Skill based assessment is part of diversity management principles, where individual performance is gauged on the value they added to the organization. A common platform can be created, such as a knowledge management system to foster cross-departmental collaboration through the use of open communication channels. The top-down effect to reinforce ideals of equality and fairness can be enabled by prioritizing employee goals and aspirations as a subset of management goals and aspirations. By including objectives that fulfill the potential of an employee’s ability that can also be a potential enabler of organizational change, the employee feels empowered.
CERA can attract people of diverging but relevant skill-sets and those with different abilities by positioning the company as an attractive playground to innovate.
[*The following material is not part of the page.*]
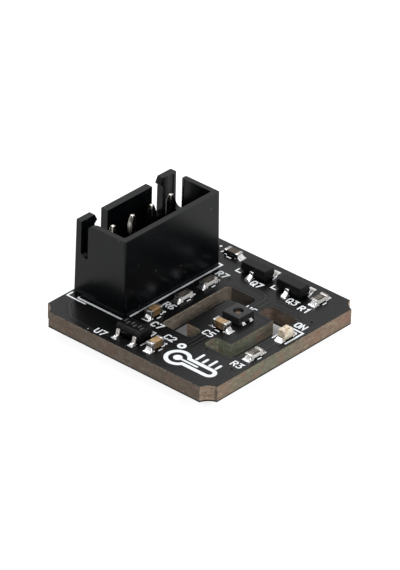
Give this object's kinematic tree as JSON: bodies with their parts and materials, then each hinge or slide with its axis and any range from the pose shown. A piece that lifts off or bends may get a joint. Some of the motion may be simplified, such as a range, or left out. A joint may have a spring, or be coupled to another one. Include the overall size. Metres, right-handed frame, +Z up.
{
  "type": "temperature sensor board",
  "caption": "Square black circuit board with a vented temperature sensor on an island between milled slots and an upright shrouded pin header for its cable.",
  "frame": {"origin": "under the middle of the board, level with the ends of the header's soldered tails, which are the lowest points", "axes": "+Z up through the board towards its parts, +Y along the header, +X from the header's side of the board to the far side"},
  "size_m": [0.02, 0.02, 0.0104],
  "materials": {
    "solder_mask": "satin black solder mask over a tan glass-fibre laminate",
    "black_nylon": "moulded black, satin",
    "tinned_pin": "bright tin plating",
    "solder": "bright solder",
    "tinned_end": "dull tin plating",
    "white_ceramic": "matte white ceramic",
    "resistor_film": "dark glazed film",
    "tan_ceramic": "matte tan ceramic",
    "black_epoxy": "matte moulded black",
    "tinned_lead": "tin plating",
    "sensor_epoxy": "matte dark grey",
    "sensor_die": "brown glossy film",
    "led_base": "matte cream",
    "led_lens": "milky cream resin"
  },
  "bodies": {
    "root": {"circuit_board": "solder_mask", "header_housing": "black_nylon", "header_pin_1": "tinned_pin", "header_pin_2": "tinned_pin", "header_pin_3": "tinned_pin", "header_pin_4": "tinned_pin", "header_solder_joints": "solder", "resistor_1_body": "white_ceramic", "resistor_1_film": "resistor_film", "resistor_1_terminals": "tinned_end", "resistor_2_body": "white_ceramic", "resistor_2_film": "resistor_film", "resistor_2_terminals": "tinned_end", "resistor_3_body": "white_ceramic", "resistor_3_film": "resistor_film", "resistor_3_terminals": "tinned_end", "resistor_4_body": "white_ceramic", "resistor_4_film": "resistor_film", "resistor_4_terminals": "tinned_end", "resistor_5_body": "white_ceramic", "resistor_5_film": "resistor_film", "resistor_5_terminals": "tinned_end", "capacitor_1_body": "tan_ceramic", "capacitor_1_terminals": "tinned_end", "capacitor_2_body": "tan_ceramic", "capacitor_2_terminals": "tinned_end", "capacitor_3_body": "tan_ceramic", "capacitor_3_terminals": "tinned_end", "chip_solder_joints": "solder", "transistor_1_body": "black_epoxy", "transistor_1_leads": "tinned_lead", "transistor_2_body": "black_epoxy", "transistor_2_leads": "tinned_lead", "transistor_solder_joints": "solder", "regulator_body": "black_epoxy", "regulator_leads": "tinned_lead", "regulator_solder_joints": "solder", "sensor_package": "sensor_epoxy", "sensor_element": "sensor_die", "sensor_contacts": "tinned_end", "sensor_solder_joints": "solder", "led_base": "led_base", "led_lens": "led_lens", "led_terminals": "tinned_end", "led_solder_joints": "solder"}
  },
  "joints": []
}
The climate of innovation is backed by financial incentives and the promise of gaining work related autonomy. While traditional cookie-cutter approaches to assess candidates and designate them still exist, a slow transition is made towards diversity. Project and task based selections that give potentials an opportunity to assess their fit for the company is a great way to foster a partnership or mutually disagree on a potential alliance at the outset.
The first steps or milestones or key performance indicators for a diversified workforce are to forge creative ideas into marketable or commercialize-able products/services. This is followed by the ability to be flexible by being able to change teams, work in groups, work individually or work in pairs etc. The next pertinent indicator is the ability to gather, retain, transfer and share knowledge.